Open Answer Set Programming (OASP) is a powerful paradigm for integrating ontological knowledge with rule‑based reasoning, but its general form is undecidable and computationally intractable. To obtain a tractable fragment, the authors focus on Forest Logic Programs (FLP), a class of logic programs whose rules are organized in a tree‑like fashion and therefore enjoy the forest model property. In earlier work they introduced a tableau‑based algorithm that checks satisfiability of FLP programs by incrementally constructing a forest model. While correct, that algorithm suffers from repeated generation of identical sub‑trees, leading to unnecessary time and memory consumption.

The present paper proposes an optimized version of the tableau algorithm by applying a knowledge‑compilation technique. The key idea is to pre‑compute, in a one‑off preprocessing phase, all possible “unit completion structures”. A unit completion structure is a depth‑1 tree that captures the immediate consequences of applying a particular set of rules to a single node. Each structure contains the set of atoms that become true at the node, the set of atoms that must hold in its children, and the dependencies among them. Because these structures are independent of the surrounding context, they can be reused whenever the algorithm needs to expand a node with the same local configuration.

During model construction the algorithm now works in a pattern‑matching style: when a node to be expanded matches the root pattern of a stored unit completion structure, the whole structure is inserted wholesale, avoiding the need to recompute the same derivations repeatedly. This dramatically reduces the number of recursive tableau steps.

A second, equally important, contribution is the identification and elimination of redundant unit completion structures. A structure A is considered redundant if there exists another structure B that can replace A in any forest model without loss of generality. The authors formalize this notion by comparing the atom sets, dependency graphs, and rule applicability of the two structures. If B subsumes A in all respects, A can be safely discarded. This pruning step shrinks the repository of pre‑computed structures, which in turn speeds up the pattern‑matching phase and lowers memory usage.

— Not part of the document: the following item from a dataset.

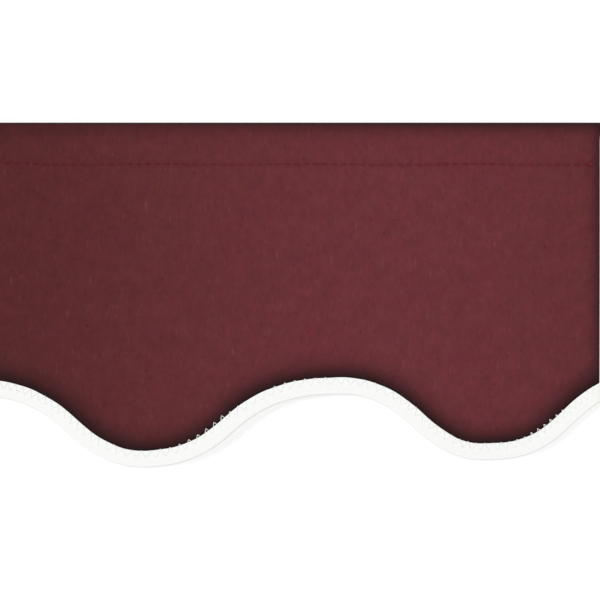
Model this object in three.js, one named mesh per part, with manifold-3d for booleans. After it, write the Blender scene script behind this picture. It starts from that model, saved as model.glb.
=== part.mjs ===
// Awning valance: the cloth skirt that hangs from the front rail of a window awning.
// One sheet of acrylic cloth is folded back along its top into a stitched hem, and a round rod
// lies in the fold, which is the bead that slides into the rail's groove. The lower edge is cut
// in scallops, and one white tape is folded over that edge as its binding.
// X runs along the valance, Y from the front to the back, Z up. The origin is on the rod's axis,
// half way along. The right-hand end is at +X for someone who looks at the front.

import * as THREE from "three";
import { mergeVertices } from "three/addons/utils/BufferGeometryUtils.js";
import Module from "manifold-3d";

// Sizes in millimetres.
const valanceLength = 740;
const clothThickness = 0.6;
const clearance = 0.3; // left between pieces that touch

// The hem, measured down from the top edge of the cloth.
const rodRadius = 2.5;
const rodInset = 1.5; // the rod ends this far inside the cloth's ends
const neckDrop = 12.5; // where the two layers of the hem lie flat on each other again
const hemDrop = 29.5; // where the turned-back layer ends
const loopTurn = 20; // degrees that the cloth wraps the rod below its middle, on each side
const neckEase = 3.4; // how far each end of the neck's curve runs straight

// The binding tape on the scalloped edge.
const tapeThickness = 0.5;
const tapeWidth = 10; // what shows of it on the front
const backTapeShort = 0.8; // the leg at the back is this much shorter
const edgeRoom = 0.5; // between the cloth's cut edge and the inside of the fold

// The upper line of the binding is a wave, level at its crests and lowest points and steep on the
// flanks between them. The scallops were cut by hand, so each turning point has its own place: the
// distance from the right-hand end as a share of the pitch, and the way down from a crest as a
// share of the scallop's depth.
const scallopPitch = 200;
const crestDrop = 149.6; // from the top edge down to a crest
const scallopDepth = 40;
const flankSteepness = 4.7; // the flanks' slope, for a wave one pitch long and one depth deep
const level = 0;
const falling = 1;
const rising = -1;
const seenWave = [
  { at: -0.058, down: 0, run: level },
  { at: 0.136, down: 0.62, run: falling },
  { at: 0.351, down: 0.96, run: level },
  { at: 0.519, down: 0.515, run: rising },
  { at: 0.755, down: -0.01, run: level },
  { at: 1.112, down: 0.625, run: falling },
  { at: 1.349, down: 1.07, run: level },
  { at: 1.541, down: 0.59, run: rising },
  { at: 1.855, down: 0.01, run: level },
];
const turnsInScallop = 4; // the last four points above make one scallop, and repeat

// How far the hanging cloth waves to the front and back at its lower edge: one long wave with a
// shorter one on it.
const rippleDepth = 2.2;
const rippleLength = 310;
const rippleWaves = [
  { share: 0.7, turns: 1, start: 0 },
  { share: 0.3, turns: 1.9, start: 1 },
];
const rippleGrowth = 1.6; // the power by which the waves grow from the hem down

// How finely curves are drawn.
const columnStep = 5; // along the wave
const clothRows = 6; // down the panel
const loopSteps = 8;
const neckSteps = 4;
const foldSteps = 6;
const rodSides = 24;
const offsetPasses = 30; // to find the cut edge's line
const mergeReach = 1e-4; // vertices closer than this are one
const endTrim = 30; // length of the blocks that trim the binding flush with the cloth's ends

// What follows from the sizes above.
const halfLength = valanceLength / 2;
const loopRadius = rodRadius + clearance + clothThickness / 2; // of the cloth's middle line
const topZ = loopRadius + clothThickness / 2;
const neckZ = topZ - neckDrop;
const hemZ = topZ - hemDrop;
const layerY = (clothThickness + clearance) / 2; // from the hem's middle to each layer's middle
const tapeY = clothThickness / 2 + clearance + tapeThickness / 2; // from the cloth's middle
const foldW = -(tapeWidth - tapeY - tapeThickness / 2); // the fold's centre, below the tape's top
const cutW = foldW - tapeY + tapeThickness / 2 + edgeRoom; // the cloth's cut edge

const wasm = await Module();
wasm.setup();

/** The whole wave: the seen turning points, and the last scallop again past the left-hand end. */
function waveTurns() {
  const turns = [...seenWave];
  while (turns.at(-1).at * scallopPitch < valanceLength + scallopPitch / 4) {
    const last = turns.slice(-turnsInScallop);
    turns.push(...last.map((turn) => ({ ...turn, at: turn.at + 1 })));
  }
  return turns.map(({ at, down, run }) => ({
    along: at * scallopPitch,
    drop: crestDrop + down * scallopDepth,
    slope: (run * flankSteepness * scallopDepth) / scallopPitch,
  }));
}

const wave = waveTurns();

/** Height and slope of the tape's upper line at x, on a smooth curve through the turns. */
function tapeLine(x) {
  const along = halfLength - x;
  let i = wave.findIndex((turn) => turn.along > along);
  if (i < 1) i = i < 0 ? wave.length - 1 : 1;
  const [a, b] = [wave[i - 1], wave[i]];
  const span = b.along - a.along;
  const t = (along - a.along) / span;
  const [startSlope, endSlope] = [a.slope * span, b.slope * span];
  const rise = b.drop - a.drop;
  const square = 3 * rise - 2 * startSlope - endSlope;
  const cube = startSlope + endSlope - 2 * rise;
  const drop = a.drop + t * (startSlope + t * (square + t * cube));
  const slope = (startSlope + t * (2 * square + t * 3 * cube)) / span;
  return { z: topZ - drop, slope };
}

/** The point that lies w above the tape's upper line, square to the line at x. */
function besideTape(x, w) {
  const { z, slope } = tapeLine(x);
  const size = Math.hypot(1, slope);
  return { x: x - (w * slope) / size, z: z + w / size };
}

/** Height of the cloth's cut edge at x: a line parallel to the tape's upper line. */
function cutEdge(x) {
  let from = x;
  for (let pass = 0; pass < offsetPasses; pass++) from += x - besideTape(from, cutW).x;
  return besideTape(from, cutW).z;
}

/** How far the cloth waves to the back at a place on it. The hem is held straight by its rod. */
function ripple(x, z) {
  const lowest = topZ - tapeWidth - Math.max(...wave.map((turn) => turn.drop));
  const share = THREE.MathUtils.clamp((hemZ - z) / (hemZ - lowest), 0, 1);
  const turn = (2 * Math.PI * x) / rippleLength;
  const waving = rippleWaves.reduce(
    (sum, part) => sum + part.share * Math.sin(part.turns * turn + part.start), 0,
  );
  return rippleDepth * share ** rippleGrowth * waving;
}

/** The outline of a strip of one thickness that follows a line of points. */
function stripOutline(points, thickness) {
  const offset = (side) =>
    points.map((point, i) => {
      const before = points[Math.max(i - 1, 0)];
      const after = points[Math.min(i + 1, points.length - 1)];
      const into = point.clone().sub(before).normalize();
      const out = after.clone().sub(point).normalize();
      const along = into.add(out).normalize();
      const edge = i > 0 && i < points.length - 1 ? out : along;
      const reach = (side * thickness) / 2 / along.dot(edge);
      return new THREE.Vector2(point.x - along.y * reach, point.y + along.x * reach);
    });
  return new THREE.Shape([...offset(-1), ...offset(1).reverse()]);
}

/** A section drawn in Y and Z, extruded from one x to another and bent by place(x, y, z). */
function alongX(section, fromX, toX, steps, place) {
  const bar = new THREE.ExtrudeGeometry(section, { depth: 1, steps, bevelEnabled: false });
  const spots = bar.getAttribute("position");
  for (let i = 0; i < spots.count; i++) {
    const x = fromX + (toX - fromX) * spots.getZ(i);
    spots.setXYZ(i, ...place(x, spots.getX(i), spots.getY(i)));
  }
  return bar;
}

/** A closed three.js geometry as a solid for joining and cutting. */
function solid(geometry) {
  const bare = geometry.index ? geometry.toNonIndexed() : geometry.clone();
  bare.deleteAttribute("normal");
  bare.deleteAttribute("uv");
  const merged = mergeVertices(bare, mergeReach);
  return new wasm.Manifold(
    new wasm.Mesh({
      numProp: 3,
      vertProperties: merged.getAttribute("position").array,
      triVerts: new Uint32Array(merged.index.array),
    }),
  );
}

/** A solid as a three.js geometry with flat faces. */
function geometryOf(made) {
  const mesh = made.getMesh();
  const geometry = new THREE.BufferGeometry();
  geometry.setAttribute("position", new THREE.BufferAttribute(mesh.vertProperties, 3));
  geometry.setIndex(new THREE.BufferAttribute(mesh.triVerts, 1));
  const faceted = geometry.toNonIndexed();
  faceted.computeVertexNormals();
  return faceted;
}

/** The middle line of the hem's cloth, from its lower front, over the rod, to its end at the back. */
function hemLine() {
  const turn = THREE.MathUtils.degToRad(loopTurn);
  const side = new THREE.Vector2(loopRadius * Math.cos(turn), -loopRadius * Math.sin(turn));
  const ease = new THREE.Vector2(neckEase * Math.sin(turn), neckEase * Math.cos(turn));
  const up = new THREE.CubicBezierCurve(
    new THREE.Vector2(-layerY, neckZ),
    new THREE.Vector2(-layerY, neckZ + neckEase),
    new THREE.Vector2(ease.x - side.x, side.y - ease.y),
    new THREE.Vector2(-side.x, side.y),
  );
  const over = new THREE.EllipseCurve(
    0, 0, loopRadius, loopRadius, Math.PI + turn, -turn, true,
  );
  const down = up.getPoints(neckSteps).map((point) => new THREE.Vector2(-point.x, point.y));
  return [
    new THREE.Vector2(-layerY, hemZ),
    ...up.getPoints(neckSteps),
    ...over.getPoints(loopSteps).slice(1, -1),
    ...down.reverse(),
    new THREE.Vector2(layerY, hemZ),
  ];
}

/** The cloth: a straight folded hem, and the panel below it that waves down to its cut edge. */
function makeCloth() {
  const hem = alongX(
    stripOutline(hemLine(), clothThickness),
    -halfLength,
    halfLength,
    1,
    (x, y, z) => [x, y, z],
  );
  const panelTop = (neckZ + hemZ) / 2; // inside the hem's front layer
  const line = [new THREE.Vector2(-layerY, 1)];
  for (let row = 0; row <= clothRows; row++)
    line.push(new THREE.Vector2(-layerY, -row / clothRows));
  const panel = alongX(
    stripOutline(line, clothThickness),
    -halfLength,
    halfLength,
    Math.round(valanceLength / columnStep),
    (x, y, share) => {
      const z = share > 0 ? panelTop : hemZ - share * (cutEdge(x) - hemZ);
      return [x, y + ripple(x, z), z];
    },
  );
  return geometryOf(solid(hem).add(solid(panel)));
}

/** The binding: one tape folded over the cut edge, square to the wave, trimmed at both ends. */
function makeBinding() {
  const fold = new THREE.EllipseCurve(0, foldW, tapeY, tapeY, Math.PI, 2 * Math.PI, false);
  const line = [
    new THREE.Vector2(-tapeY, 0),
    new THREE.Vector2(-tapeY, foldW / 2),
    ...fold.getPoints(foldSteps),
    new THREE.Vector2(tapeY, foldW / 2),
    new THREE.Vector2(tapeY, -backTapeShort),
  ];
  const overrun = tapeWidth;
  const tape = alongX(
    stripOutline(line, tapeThickness),
    -halfLength - overrun,
    halfLength + overrun,
    Math.round((valanceLength + 2 * overrun) / columnStep),
    (x, y, w) => {
      const spot = besideTape(x, w);
      return [spot.x, y - layerY + ripple(spot.x, spot.z), spot.z];
    },
  );
  const trims = [-1, 1].map((side) => {
    const block = new THREE.BoxGeometry(endTrim, 2 * endTrim, 2 * valanceLength);
    block.translate(side * (halfLength + endTrim / 2), 0, 0);
    return solid(block);
  });
  return geometryOf(solid(tape).subtract(trims[0]).subtract(trims[1]));
}

/** The rod in the fold of the hem. */
function makeRod() {
  const rod = new THREE.CylinderGeometry(
    rodRadius, rodRadius, valanceLength - 2 * rodInset, rodSides,
  );
  return rod.rotateZ(Math.PI / 2);
}

const materials = {
  cloth: new THREE.MeshStandardMaterial({ color: 0x6c3439, roughness: 0.9, metalness: 0 }),
  tape: new THREE.MeshStandardMaterial({ color: 0xf8faf5, roughness: 0.75, metalness: 0 }),
  plastic: new THREE.MeshStandardMaterial({ color: 0xe8e8e4, roughness: 0.4, metalness: 0 }),
};

/** One named piece of the valance. */
function piece(name, geometry, material) {
  const mesh = new THREE.Mesh(geometry, material);
  mesh.name = name;
  return mesh;
}

const valance = new THREE.Group();
valance.add(piece("valance_cloth", makeCloth(), materials.cloth));
valance.add(piece("edge_binding", makeBinding(), materials.tape));
valance.add(piece("hem_rod", makeRod(), materials.plastic));

export default valance;
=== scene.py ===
"""A hanging awning valance: burgundy cloth, a hem sewn over a rod, and a bound scalloped edge.

The cloth starts as its flat cut and is hung from there: up the front, over the rod, and down again
at the back of the hem. The binding is one tape folded over the cut edge. Both seams are sewn
stitch by stitch, with a needle thread at the front and a bobbin thread at the back.
Lengths are in metres. X runs along the valance, Y from its front to its back, and Z up.
"""

import logging
import math
from collections.abc import Callable
from dataclasses import dataclass, field
from enum import Enum

import bpy
import numpy as np
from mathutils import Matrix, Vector
from mathutils.kdtree import KDTree


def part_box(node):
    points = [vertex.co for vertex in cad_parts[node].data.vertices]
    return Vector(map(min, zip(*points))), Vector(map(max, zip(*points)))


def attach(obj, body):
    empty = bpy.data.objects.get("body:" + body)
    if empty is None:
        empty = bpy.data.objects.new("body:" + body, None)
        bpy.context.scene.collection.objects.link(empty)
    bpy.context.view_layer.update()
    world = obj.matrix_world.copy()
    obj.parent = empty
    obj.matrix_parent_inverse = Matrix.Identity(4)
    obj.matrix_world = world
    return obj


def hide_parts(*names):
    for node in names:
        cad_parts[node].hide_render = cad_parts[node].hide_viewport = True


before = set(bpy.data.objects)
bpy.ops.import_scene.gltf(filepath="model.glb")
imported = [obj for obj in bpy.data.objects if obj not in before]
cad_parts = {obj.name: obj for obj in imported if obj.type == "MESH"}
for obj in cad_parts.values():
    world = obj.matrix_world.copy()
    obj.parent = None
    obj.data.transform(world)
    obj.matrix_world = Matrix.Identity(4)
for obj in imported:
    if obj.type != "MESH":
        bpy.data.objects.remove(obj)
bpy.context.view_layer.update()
log = logging.getLogger("valance")

MM = 0.001
BODY = "root"
SEED = 11
PROUD = "proud"
Rgba = tuple[float, float, float, float]
Place = tuple[float, float, float]
Arrays = tuple[np.ndarray, np.ndarray]
Piece = bpy.types.Object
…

The authors prove that the optimized algorithm preserves both soundness and completeness. The pre‑computed structures are exhaustive with respect to the rule set, and the redundancy criterion is strict enough to guarantee that no essential derivation is lost. Consequently, the optimized tableau yields exactly the same answer sets as the original algorithm while requiring far fewer computational resources.

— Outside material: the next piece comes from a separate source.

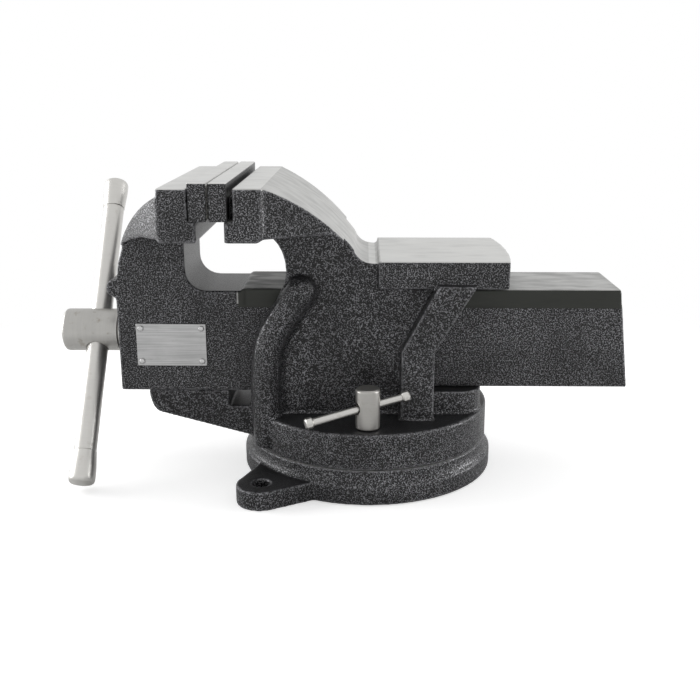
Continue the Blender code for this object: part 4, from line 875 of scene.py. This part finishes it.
class VISE_OT_clamps(Operator):
    """Make the two clamp nuts and their bars"""
    bl_idname = "vise.clamps"
    bl_label = "Swivel clamps"

    def execute(self, context):
        sizes, metal = context.scene.vise_handle, context.scene.vise_metal
        for side in ("near", "far"):
            pivot = Vector(JOINTS[f"lock_turn_{side}"]["pos_m"])
            axis = Vector(JOINTS[f"lock_bar_slide_{side}"]["axis"]).normalized()
            low, high = rest_box(f"lock_nut_{side}")
            foot, height, rim = Vector((pivot.x, pivot.y, low.z)), high.z - low.z, (high.x - low.x) / 2
            bore, depth = 5.3 * MM, 8.3 * MM
            profile = [(depth, 0), (depth, bore), (0.5 * MM, bore), (0, bore + 0.5 * MM)]
            outside = [(0, rim - 0.6 * MM), (0.6 * MM, rim), (height - 1.3 * MM, rim),
                       (height, rim - 1.2 * MM), (height, 0)]
            profile += softened(outside, 0.6 * MM)
            nut = turned(f"lock_nut_{side}", profile, foot, Z_AXIS, 64)
            flat = Vector((axis.x, axis.y, 0)).normalized()
            reach = flat * (rim + 3 * MM)
            nut = drilled(nut, drill(pivot - reach, pivot + reach, 4.2 * MM, 1.5 * MM, 48))
            steel = bar_metal(f"{side} clamp steel", tuple(metal.forged), foot, Z_AXIS, 0.34, 0.16)
            show(f"clamp_nut_{side}", nut, steel, f"lock_nut_body_{side}", [f"lock_nut_{side}"])
            bar_steel = bar_metal(f"{side} clamp bar steel", tuple(metal.steel), pivot, axis, 0.30, 0.14)
            long_end, short_end, knob, bar, end_rim = 40 * MM, 27 * MM, 5 * MM, 2.4 * MM, 3.5 * MM
            length = long_end + short_end - 2 * knob
            rod = softened([(0, 0), (0, bar), (length, bar), (length, 0)], 0.3 * MM)
            show(f"clamp_bar_{side}", turned("clamp_bar", rod, pivot - axis * (long_end - knob), axis, 40), bar_steel,
                 f"lock_bar_body_{side}", [f"lock_{side}_bar"])
            eight = flats(sizes.facets, 0.7)
            for end, way, span in (("upper", 1, short_end), ("lower", -1, long_end)):
                shape = [(0, 0), (0, end_rim - 0.9 * MM), (0.9 * MM, end_rim), (knob - 0.7 * MM, end_rim),
                         (knob, end_rim - 0.8 * MM), (knob, 0)]
                mesh = turned("clamp_knob", shape, pivot + axis * way * (span - knob), axis * way, sizes.facets * 6,
                              [None, None, eight, eight, None, None], 20)
                show(f"clamp_knob_{side}_{end}", mesh, bar_steel, f"lock_bar_body_{side}",
                     [f"lock_{side}_knob_{end}"])
        return {"FINISHED"}


# Studio

class VISE_OT_studio(Operator):
    """Make the floor, the surround, the lamps and the camera"""
    bl_idname = "vise.studio"
    bl_label = "Studio"

    def execute(self, context):
        scene, studio = context.scene, context.scene.vise_studio
        scene.view_settings.view_transform = "Standard"
        self.surround(scene, studio)
        self.ground(scene, studio)
        aim = Vector((0, 0, 0.09))
        for name, place, power, size in (
            ("key_lamp", (-1.15, 0.19, 0.34), studio.key, 0.8),
            ("fill_lamp", (1.15, 0.10, 0.30), studio.fill, 0.7),
        ):
            lamp = bpy.data.lights.new(name, "AREA")
            lamp.energy, lamp.size = power, size
            stand = bpy.data.objects.new(name, lamp)
            stand.location = place
            stand.rotation_euler = (aim - Vector(place)).to_track_quat("-Z", "Y").to_euler()
            scene.collection.objects.link(stand)
        lens = bpy.data.cameras.new("camera")
        lens.lens, lens.sensor_width, lens.sensor_fit = studio.lens, 36, "HORIZONTAL"
        lens.clip_start, lens.clip_end = 0.01, 20
        camera = bpy.data.objects.new("camera", lens)
        camera.location = studio.stand
        camera.rotation_euler = (math.pi / 2 - studio.pitch, 0, studio.yaw)
        scene.collection.objects.link(camera)
        scene.camera = camera
        return {"FINISHED"}

    def surround(self, scene, studio):
        """A white surround to look at. As a light it is dimmer at the front, and gloss shows a dark card there too."""
        sheet = Sheet("surround", bpy.data.worlds)
        scene.world = sheet.material
        seen = sheet.node("ShaderNodeLightPath", out="Is Camera Ray")
        gloss = sheet.node("ShaderNodeLightPath", out="Is Glossy Ray")
        through = sheet.node("ShaderNodeLightPath", out="Is Transmission Ray")
        x, y = sheet.parts(sheet.node("ShaderNodeTexCoord", out="Generated"))[:2]
        lit = studio.sky * (studio.dim + (1 - studio.dim) * y.ramp(-0.85, 0.25))
        card = (x * 0.88 - y * 0.47).ramp(0.90, 0.975)
        mirrored = 0.9 - 0.76 * card
        level = gloss * mirrored + (1 - gloss) * lit
        whole = at_most_one(seen + through)
        strength = whole + (1 - whole) * level
        light = sheet.node("ShaderNodeBackground", None, {"Color": (1, 1, 1, 1), "Strength": strength})
        sheet.node_output(light, "ShaderNodeOutputWorld")

    def ground(self, scene, studio):
        """A pale floor that keeps the shadow and meets the white surround."""
        made = bmesh.new()
        radius, drop, sides = 3, -0.0002, 64
        turns = [2 * math.pi * i / sides for i in range(sides)]
        made.faces.new([made.verts.new((radius * math.cos(a), radius * math.sin(a), drop)) for a in turns])
        mesh = mesh_from(made, "floor")
        sheet = Sheet("pale floor")
        plain = sheet.node("ShaderNodeBsdfDiffuse", None, {"Color": (*studio.floor, 1)})
        glow = sheet.node("ShaderNodeEmission", None, {"Color": (1, 1, 1, 1), "Strength": 1.0})
        camera = sheet.node("ShaderNodeLightPath", out="Is Camera Ray")
        glossy = sheet.node("ShaderNodeLightPath", out="Is Glossy Ray")
        through = sheet.node("ShaderNodeLightPath", out="Is Transmission Ray")
        seen = at_most_one(camera + glossy + through)
        lifted = sheet.node("ShaderNodeEmission", None, {"Color": (1, 1, 1, 1), "Strength": camera * 0.52})
        lit = sheet.node("ShaderNodeAddShader", None, {0: plain, 1: lifted})
        x, y = sheet.parts(sheet.millimetres())[:2]
        square = x * x + y * y
        far = square._math("SQRT", square).ramp(240.0, 520.0)
        sheet.node_output(sheet.node("ShaderNodeMixShader", None, {0: far * seen, 1: lit, 2: glow}))
        floor = bpy.data.objects.new("floor", mesh)
        mesh.materials.append(sheet.material)
        scene.collection.objects.link(floor)


STEPS = (
    VISE_OT_swivel_base, VISE_OT_fixed_casting, VISE_OT_moving_casting, VISE_OT_jaw_plates, VISE_OT_jaw_screws,
    VISE_OT_name_plate, VISE_OT_spindle, VISE_OT_inner_parts, VISE_OT_handle, VISE_OT_clamps, VISE_OT_studio,
)


class VISE_PT_panel(Panel):
    """The vise's pieces and settings"""
    bl_label = "Swivel bench vise"
    bl_idname = "VISE_PT_panel"
    bl_space_type = "VIEW_3D"
    bl_region_type = "UI"
    bl_category = "Vise"

    def draw(self, context):
        for step in STEPS:
            self.layout.operator(step.bl_idname)
        for name, group in SETTINGS.items():
            box = self.layout.box()
            box.label(text=group.__doc__)
            for key in group.__annotations__:
                box.prop(getattr(context.scene, name), key)


def register():
    for kind in (*SETTINGS.values(), *STEPS, VISE_PT_panel):
        bpy.utils.register_class(kind)
    for name, group in SETTINGS.items():
        setattr(bpy.types.Scene, name, PointerProperty(type=group))


def unregister():
    for name in SETTINGS:
        delattr(bpy.types.Scene, name)
    for kind in reversed((*SETTINGS.values(), *STEPS, VISE_PT_panel)):
        bpy.utils.unregister_class(kind)


def main():
    """Builds the whole scene in order."""
    register()
    for step in STEPS:
        group, name = step.bl_idname.split(".")
        getattr(getattr(bpy.ops, group), name)()


if __name__ == "__main__":
    main()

Empirical evaluation on a collection of benchmark FLP programs demonstrates substantial performance gains. The optimized version achieves speed‑ups ranging from 30 % to 70 % compared with the baseline, with the most pronounced improvements observed on programs that contain many rules and generate deep tree structures. Memory consumption also drops because fewer intermediate sub‑trees are materialized during execution.

In conclusion, the paper delivers a practical and theoretically sound optimization for reasoning with Forest Logic Programs. By compiling unit completion structures ahead of time and discarding those that are provably unnecessary, the authors turn a previously costly tableau procedure into a much more efficient engine. This advancement broadens the applicability of OASP to real‑world scenarios where ontologies and complex rule sets must be processed together, and it opens avenues for further research such as dynamic structure generation, extensions to richer logic fragments, and distributed implementations.